# Garmin 93sv plus- side image issues



## allwayzfishin (Apr 30, 2008)

I’m thinking that the ducer may be too close to the outboard? It’s about 16” away on the starboard side but it seems the beam is being disrupted? Idk, it’s in the same location as the Humminbird SI ducer. No issues with that one. Thoughts?


----------



## joekacz (Sep 11, 2013)

allwayzfishin said:


> View attachment 347945
> View attachment 347945
> I’m thinking that the ducer may be too close to the outboard? It’s about 16” away on the starboard side but it seems the beam is being disrupted? Idk, it’s in the same location as the Humminbird SI ducer. No issues with that one. Thoughts?


Get a hold of BRAHMABULL on our site,he's VERY good with Garmin's


----------



## BankAngler (Aug 20, 2008)

Trim your motor up and see if it makes a difference. My motor interferes also so I trim my big motor up when using side scan and the port side clears up.


----------



## allwayzfishin (Apr 30, 2008)

BankAngler said:


> Trim your motor up and see if it makes a difference. My motor interferes also so I trim my big motor up when using side scan and the port side clears up.
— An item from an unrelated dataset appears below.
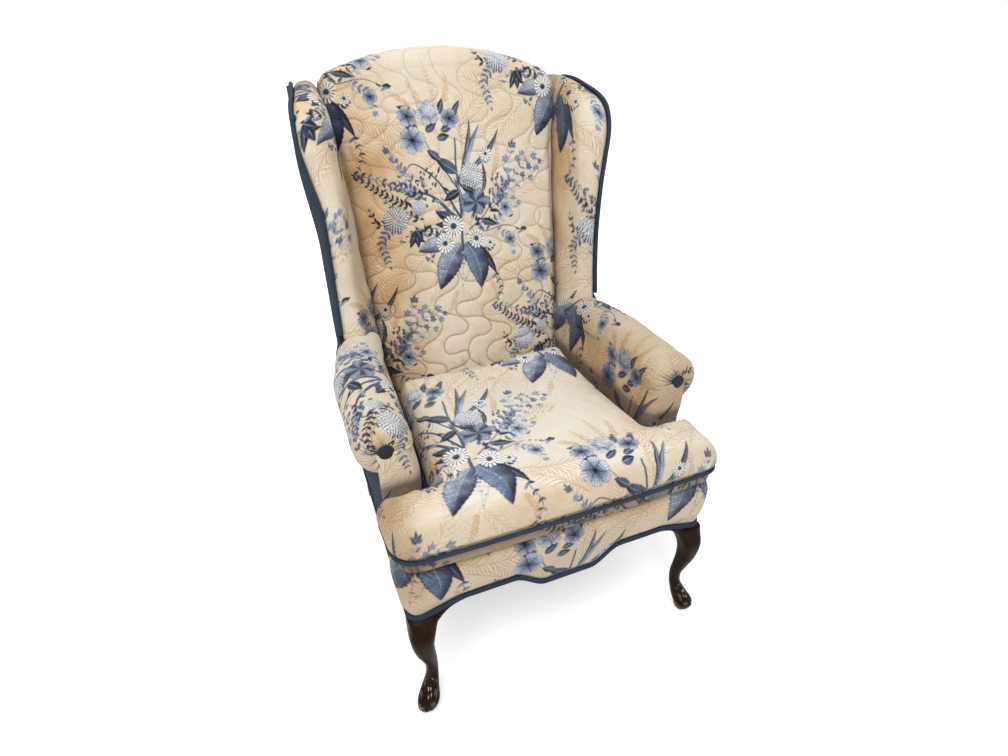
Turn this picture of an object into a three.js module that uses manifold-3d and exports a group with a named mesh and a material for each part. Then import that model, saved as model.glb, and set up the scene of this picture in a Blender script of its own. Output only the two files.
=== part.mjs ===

Yeah, I’m pretty sure the motor is interfering after reading your comment.


----------



## firemanmike2127 (Mar 17, 2013)

My 'left' view lacks some of the clarity that my unit has on the right (starboard side). Trimming up as Bank Angler suggested will improve the L view. I considered adding a jack plate to my Alumacraft to help with this condition. Mike


----------



## Brahmabull71 (Jul 30, 2014)

Yep! Trim it up. Mine does the same. Lowrance is located Port and I don’t see starboard as well. Garmin is located starboard and I can’t see port as well.


----------